French historian and poet, b. at Valenciennes, about 1337, d. at Chimay early in the fifteenth century. The exact dates of his birth and death are unknown, as well as the family from which he sprang. In 1361, after receiving ecclesiastical tonsure, he went to England to present to Queen Philippa of Hainault an account in verse of the battle of Poitiers. This marked the beginning of the wandering life which led him through the whole of Europe and made him the guest of the chief personages of the end of the fourteenth century. His sojourn in England lasted till 1367.

Froissart composed many poems of love and adventure, such as "l'Epinette Amoureuse", in which he relates the story of his own life, and "Méliador", a poem in imitation of the Round Table cycle, etc. His chief work is the "Chroniques de France, d'Angleterre, d'Ecosse, de Bretagne, de Gascogne, de Flandre et lieux circonvoisins", an account of European wars from 1328 till 1400. http://www.newadvent.org/cathen/06308b.htm



In Chapter Nine, Richard West recounts the story of the the infamous Visconti brothers, rulers of Milan and Pavia, known for their excessive greed and cruelty in fourteenth century Italy. These "Vipers of Milan" represent some of the best examples of historical European decadence, and promulgated a forty-day torture of suspected enemies upon their rule called a Quarentino, using all of the implements familiar to inquisitors, including racks, wheels, strappados, flayings, and other various barbarities. Bernabo is said to have roasted alive four nuns and a monk out of hatred for the Pope. Many historians suspect that Chaucer was in attendance at the marriage of Bernabo's daughter by Regina, Violante Visconti, who married Lionel, Duke of Clarence, a son of King Edward III of England.
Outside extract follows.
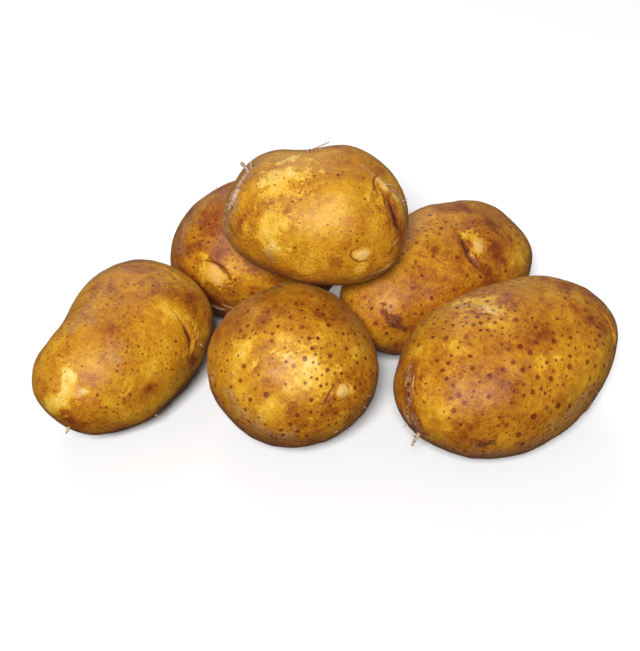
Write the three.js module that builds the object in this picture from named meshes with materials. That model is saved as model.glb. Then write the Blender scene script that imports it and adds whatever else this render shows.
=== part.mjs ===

West makes great fuss over the menu of the wedding feast, describing it as an incongrous mess of ill-paired meats, "crabs with suckling pig, hare with pike, whole calf with trout, capon with carp..." and covered over with a gold leaf gilding mixed with eggs, saffron, and flour.

Clarence died soon after (Perhaps due to the wedding feast meats?). But it turned out to be Chaucer's next job to deliver greetings in the arrangements of another betrothal courtesy of Bernabo Visconti, as everyone sought to try again obviously to renew the English and Italian alliance with another wedding seal, this time Bernabo would marry another daughter, Caternia, to Richard of Bordeaux, son of the Black Prince. West seems to dither over Chaucer's involvement in the goings on of the most reknowned European tyrants of the day, but appears to forget the feckless slaughters of thousands of French peasants and noblemen by English mercenaries during The Hundred Years War for the sake of territories and tax benefits.

Tyrannical-type bosses appear never unfamiliar to Chaucer, considering the English battles to hold Gascony, they paid his salary as a civil servant. In such cases, he appears as many artists do, as gold leaf upon feckless brutish, incongrous barbaric European meats. But even the Visconti brothers were known to feather their bloody nests with the likes of Petrarch, though one wonders when the tyrants of European courts had time to enjoy the flitting pleasures of poets, perhaps before or after they were consuming strange pairings of gold gilded meats, or during pauses in the engaging of sexual manias or orgies, as breaks in the torturing murders of suspected enemies, or even codas to the strangling of young male servants. These tyrants were able to fit fellows like Chaucer in with a few rhyming couplets and alexandrines? When? As some sort of poetic coaches or referees then?



Chaucer makes notable reference to the Visconti brothers in his prelude to The Legend of Good Women and refers to Visconti exploits in the Monk's Tale, but according to West, it is in the Clerk's Tale that Chaucer reveals his feeling on the topic of the Visconti, with reference to Griselda of Petrarch's Decameron, Chaucer produces his own Griselda to perhaps teach that women should make their husbands jealous and spend money, which is described as tongue in cheek. Some women might not require such encouragement. The Clerk's Tale is also represented as a variant of Cinderella, and that in issues of marriage, love and compatability were often not important where the choices of brides for a royal Prince were concerned. West describes Chaucer's Clerk's Tale as a, "homily on patience and obedience".

But in reality it may have just been a double entendre of simple proportions. Borrowing the characters of Petrarch, a pet of the Visconti, an obvious allusion there. Further, concerning the son of the Black Prince, Chaucer's Prince is being goaded into marrying by his subjects. However British subjects of note were peers and knights expecting bridal benefits to include further pillage and rape in France. The wrong bride often meant chump change and thus potentially usurpation. Their expectation that he should marry a high-born woman is finally met, but secretly the Prince has selected a poor country girl. Perhaps this is a symbolic representation of Visconti dishonour, or perceived wealth, or perceived value of the alliance to the aims of conquest in France. But when the public are fooled by his deception, the Prince then punishes Griselda by removing her children to be raised in Bologna. Obviously another Italian connection there. Then the Prince exchanges Griselda for a younger wife, supposedly due to public opinion, but again tricks her as the new wife is actually Griselda's daughter.

It would be interesting to know more about the actual marriage between the Black Prince's son and Caternia, and the finances of the Visconti Brothers. Perhaps Chaucer had secret party to their books, and perhaps they had little to offer the English than spare daughters.